昨今は、言葉ばかりが溢れて、論理的に正しいか否かばかりが取沙汰される。
もちろん嘘をついて人を惑わすのは問題ではあるが、言葉の世界など所詮は、現世を生きるための手段の1つに過ぎず、それで真実を全て表すなんておこがましい。言葉ばかりが溢れると、人間は万能感を持ってしまい、まるで自分が神にでもなったような錯覚を起こすのではないだろうか?
ではなくて、言葉では捉えきれないより深い世界ががある、と思うことが大事なんだと思う。別にそれが、メンヘラ男子君のように「魂の世界がある」ことを感じるのでもかまわない。

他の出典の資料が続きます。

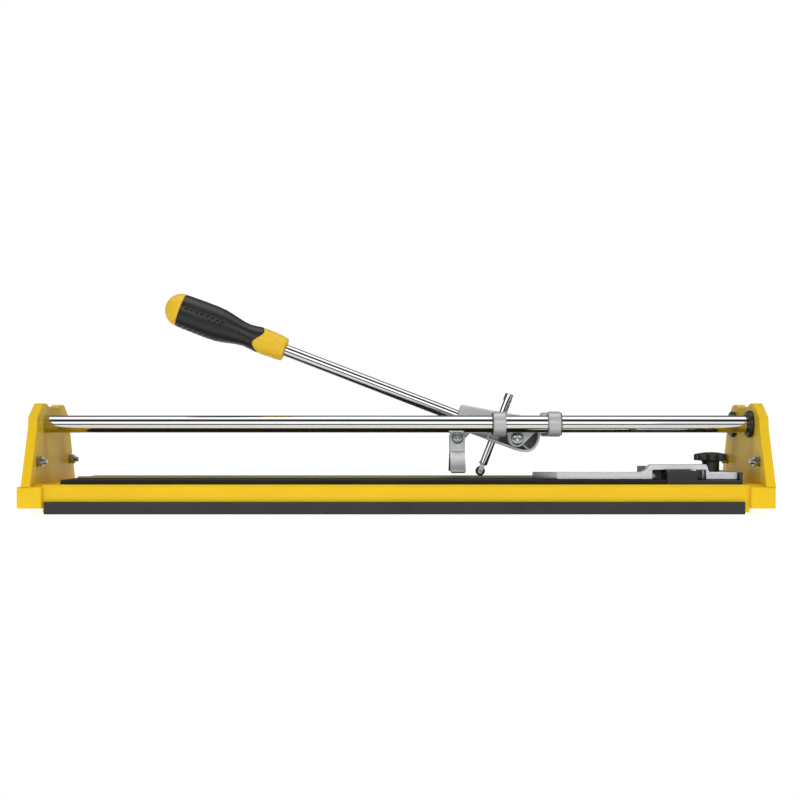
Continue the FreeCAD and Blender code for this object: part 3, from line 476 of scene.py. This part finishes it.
def addCollar(mould, turn):
    # from the rounded mouth round the tube back under the sleeve
    size = grip
    count, foot = size["collarRows"], size["along"][0]
    mouth = roundCorner(size["mouth"], 0.0, size["mouth"], 180, 90, 8)
    starts = np.concatenate([[0.0, 0.0], mouth[:, 0], np.linspace(4, count, count)])
    sinks = np.concatenate([[7.0, 4.5], size["mouth"] - mouth[:, 1], np.zeros(count)])
    rows, turns = np.meshgrid(starts, turn, indexing="ij")
    seam = gripSeam(turns)
    u = foot + rows * (seam + 2.5 - foot) / count
    tucked = 1.6 * smoothStep(u - seam, -0.5, 0.2)
    bevel = 0.5 * smoothStep(u - seam, -1.5, -0.2)
    mould.grid(gripSpot(u, turns, sinks[:, None] + tucked + bevel + 0.05))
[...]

曹洞宗や臨済宗などの禅宗は、人間には元来、仏性というものが備わっており、そこは欲や執着といった卑俗な世界を超えた悟りの境地だという考えのもと、そこへ至る修行をする。
言葉によって真実へ辿り着くのは所詮まやかしであるため、座禅などの肉体的な体験を通じてそこへ至る修行をするわけだ。
言葉を超越しているため、教義などは特にないのだが、「禅問答」という形で、わかったようなわかんないような謎かけのような問答だけが残される。
夏目漱石は、禅の世界に魅了され、数か月修行した挙句に「則天去私」という概念を見つけました!とドヤって、禅僧たちにバカにされたそうだ。所詮は文学者の限界で、言葉で概念をつかむっていうのが、言葉を拒否する禅宗と全く矛盾しており、本質的に何もわかっていないと。まあそこでバカにする禅僧たちも、意地が悪いというか、悟りを開いたからと言って人徳者とは限らないんだなあ。。と思ってしまうが。
それはさておき、禅ではその修行のひとつに「三昧」というのがある。何かを無心で行い続けることで、何かを悟るというもの。例えば掃除をする時、他の一切の邪念を捨てて無心に床を磨き続けることが重要なんだそうで、それを行うことで何かを体感しようする。禅にとっては掃除も修行の1つなんだそうだ。
これは、アスリートに通じるものがある。例えば、野球選手はひたすらバッドを振るとか。1日1000回ひたすらバッドを振り体力の限界を超えて力も入らなくなりぶっ倒れそうになって、何かを体得する。一見意味のない反復練習が、実は意識を超えた体の奥深い部分に、自分を超越した何かを覚醒させる。
「剣禅一如」という言葉を残したのは、宮本武蔵と同時代を生きた禅僧・沢庵和尚だが、剣豪とか武芸者と呼ばれる人の究極の理念が禅に通じるというところが面白い。
剣術とは究極は生きるか死ぬかの過酷な世界であり、そこには恐怖心や「生きたい」と思う心が必ず出てきてしまう。それを克服する心の在り方が、禅の悟りに近いものなんだろう。究極の状態に追い込まれることで、自分を超越していくあり方が良い。
我々に置き換えると、何も改めて禅の修行をする必要はないんだが、何事も無我の境地に至るくらい全力で生きるしかないんだろうなあ、と思う。魂だなんだってくだらないことを考えているんなら、自分がやるべきことを全力でやる。
結局、実践の中でしかその境地へは至れない。